I never doubted that, but yeah Mir destroyed Nog standing last time and this time he outboxed Kongo. Im not worried one bit that Nog could beat him on rematch.

So impressed about the way Mir is improving. He actually sticked with his plan to build up some Brock wrecking muscles and it paid off. Sadly Kongo couldn't last even 2 mins with him so we got no idea how Mir's new and improved physique can handle tough 3 round (or 5 round fights).


----------



## Johnni G (Dec 2, 2009)

I guess he were the better boxer


----------



## BrutalKO (Oct 5, 2006)

UFCFAN18 said:


> Mir backed his shit up.
> 
> It wasn't a lucky punch let's get real.

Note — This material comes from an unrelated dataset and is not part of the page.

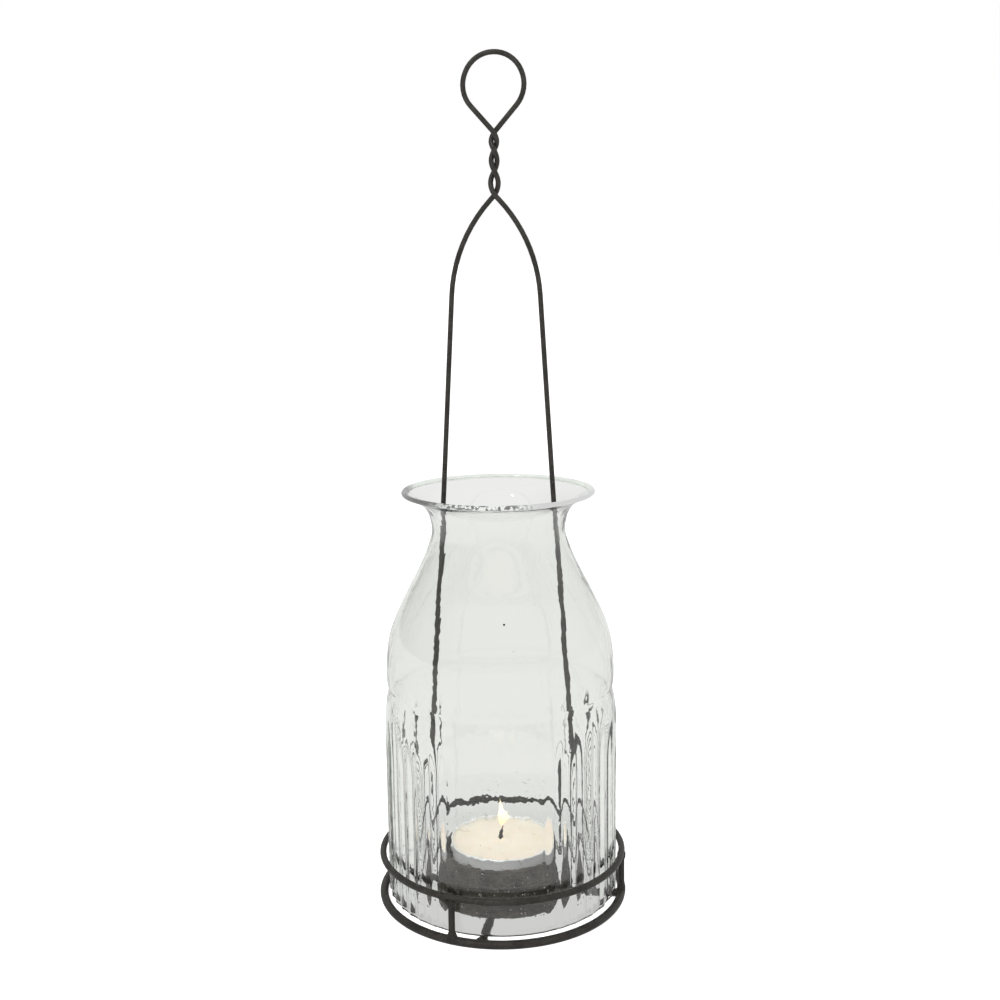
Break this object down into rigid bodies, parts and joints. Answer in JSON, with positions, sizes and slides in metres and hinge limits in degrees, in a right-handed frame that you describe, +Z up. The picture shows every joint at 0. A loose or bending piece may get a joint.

...Hell yeah man. Mir backed it up and then some. Mir's stand-up has improved dramatically. After smoking Big Nog with strikes and now landing one huge, *well-timed* bomb on Kongo, Mir is at the top of his game. Most importantly Mir looks scary as hell at 265. Frank has his crosshairs set on Brock. Mir has never looked this good in his entire career. I fully agree with your post...


----------



## MikeHawk (Sep 11, 2009)

I don't understand how Mir out-boxed Kongo if we only saw him throw one shot. Good win for Mir but you can't judge his boxing off of this fight.


----------



## ZZtigerZZ81 (Jul 8, 2006)

MikeHawk said:


> I don't understand how Mir out-boxed Kongo if we only saw him throw one shot. Good win for Mir but you can't judge his boxing off of this fight.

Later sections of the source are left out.